AIM >> Beginning with the very first line, please reproduce the entries exactly through the line containing "wasm.setup();".
*** INFORMATION SHOWN
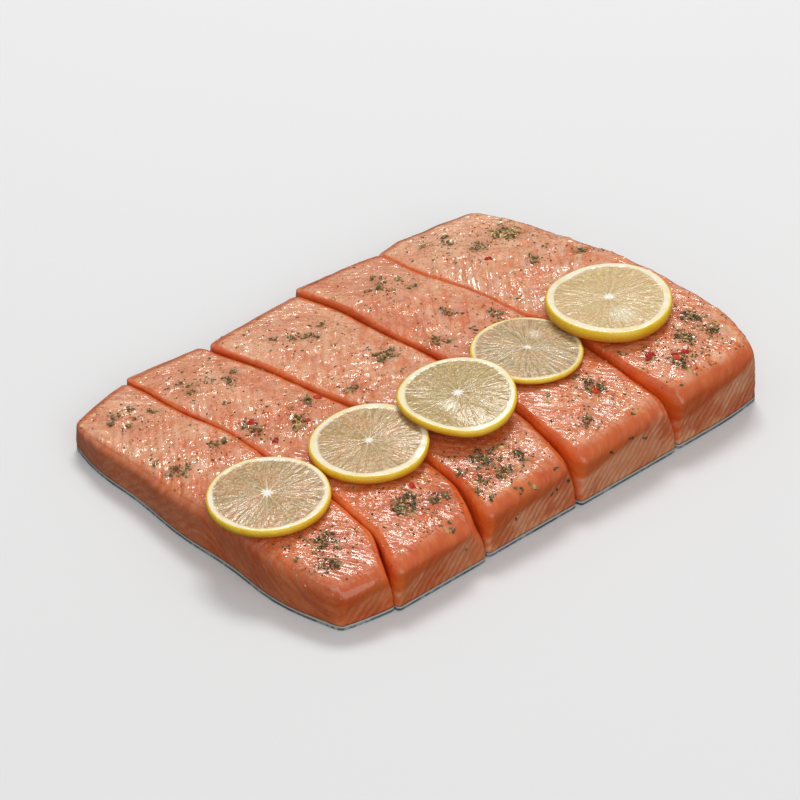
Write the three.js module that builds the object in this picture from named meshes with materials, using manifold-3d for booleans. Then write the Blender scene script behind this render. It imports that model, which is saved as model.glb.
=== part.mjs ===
// A side of salmon, skin side down, cut across into five portions that still lie together in the
// shape of the side. Marinade herbs stick to the flesh, and a row of lemon slices lies on top.
// Units are millimetres. +X runs along the side from its tail end, +Y runs across it from the back
// to the belly, and +Z is up. The origin is in the middle of the underside.
import * as THREE from "three";
import { mergeVertices } from "three/addons/utils/BufferGeometryUtils.js";
import Module from "manifold-3d";

const wasm = await Module();
wasm.setup();

// The whole side
const BACK_Y = -97;
const BELLY_Y = 96;
const SKIN_THICKNESS = 2;
const SKIN_GAP = 0.3;
const FLESH_BASE = SKIN_THICKNESS + SKIN_GAP;

// The thickest line of the side, as a share of its width from the back, and how much the height has
// dropped from there to the back edge and to the belly edge.
const RIDGE = 0.3;
const BACK_DROP = 0.18;
const BELLY_DROP = 0.5;
const BELLY_CURVE = 1.6;

// The cuts across the side, from the tail end to the head end: where each is at these shares of the
// width from the back, how far it waves to and fro, and how far the flesh on its tail side draws back
// at the top of the back edge, from this share of the height up.
const CUT_GAP = 0.6;
const CUT_WAVE = 0.7;
const CUT_WAVE_LENGTH = 10;
const DRAWN_BACK_SHARE = 0.2;
const DRAWN_BACK_FROM = 0.25;
const CUT_STATIONS = [0, 0.14, 0.32, 0.5, 1];
const CUTS = [
  { x: [-131, -132, -132, -132, -130], drawnBack: 0 },
  { x: [-98.5, -88.5, -87.5, -87.5, -88.5], drawnBack: 3 },
  { x: [-44.8, -41, -39, -37.5, -45], drawnBack: 6 },
  { x: [10.5, 9.8, 12, 13.7, 15], drawnBack: 3.5 },
  { x: [70.5, 67.5, 67, 65, 63], drawnBack: 4.5 },
  { x: [130, 132, 131.5, 130, 128], drawnBack: 0 },
];

// The portions: thickness at the ridge, how much of it is lost towards the tail, how far the back and
// belly ends stand out, the slant of the belly end, how much lower the cut edges are than the middle,
// and where their lumps start.
const PORTIONS = [
  { thick: 27.5, lean: 0.11, back: 0, belly: -4, slant: 4, dome: 0.05, phase: 0.4 },
  { thick: 28.5, lean: 0.02, back: -0.6, belly: 0, slant: -2, dome: 0.06, phase: 1.9 },
  { thick: 31, lean: 0.02, back: 0.4, belly: -3, slant: 3, dome: 0.06, phase: 3.1 },
  { thick: 33.2, lean: 0, back: -0.4, belly: 0, slant: -3, dome: 0.05, phase: 4.4 },
  { thick: 36.3, lean: 0.02, back: 0, belly: 0, slant: 0, dome: 0.05, phase: 5.6 },
];

// The belly half of the last portion slopes down to its tail side: how wide the slope is, how far it
// drops, and the share of the side's width where it starts and where it is full.
const SLOPE = { portion: 4, width: 14, drop: 3.2, start: 0.4, full: 0.5 };

const LUMP = 0.8;
const LUMP_LENGTH_X = 13;
const LUMP_LENGTH_Y = 17;

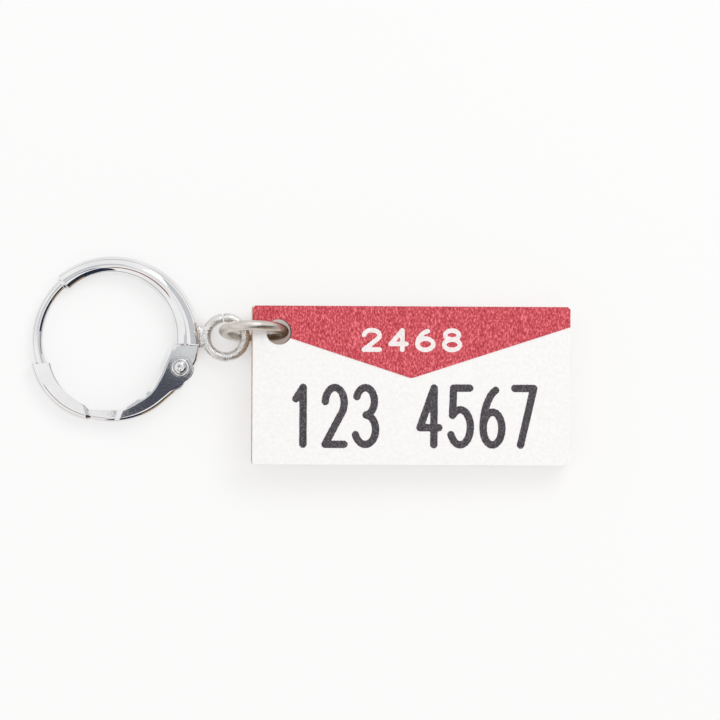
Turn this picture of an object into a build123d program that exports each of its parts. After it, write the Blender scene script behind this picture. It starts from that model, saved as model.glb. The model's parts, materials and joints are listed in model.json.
******
REPLY TO THE TASK >>
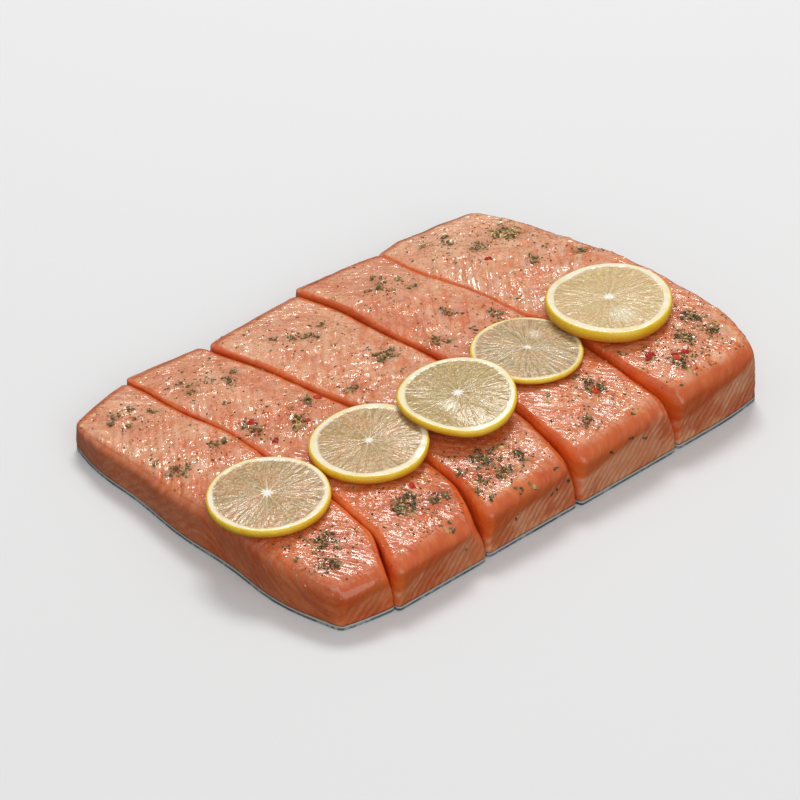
Write the three.js module that builds the object in this picture from named meshes with materials, using manifold-3d for booleans. Then write the Blender scene script behind this render. It imports that model, which is saved as model.glb.
=== part.mjs ===
// A side of salmon, skin side down, cut across into five portions that still lie together in the
// shape of the side. Marinade herbs stick to the flesh, and a row of lemon slices lies on top.
// Units are millimetres. +X runs along the side from its tail end, +Y runs across it from the back
// to the belly, and +Z is up. The origin is in the middle of the underside.
import * as THREE from "three";
import { mergeVertices } from "three/addons/utils/BufferGeometryUtils.js";
import Module from "manifold-3d";

const wasm = await Module();
wasm.setup();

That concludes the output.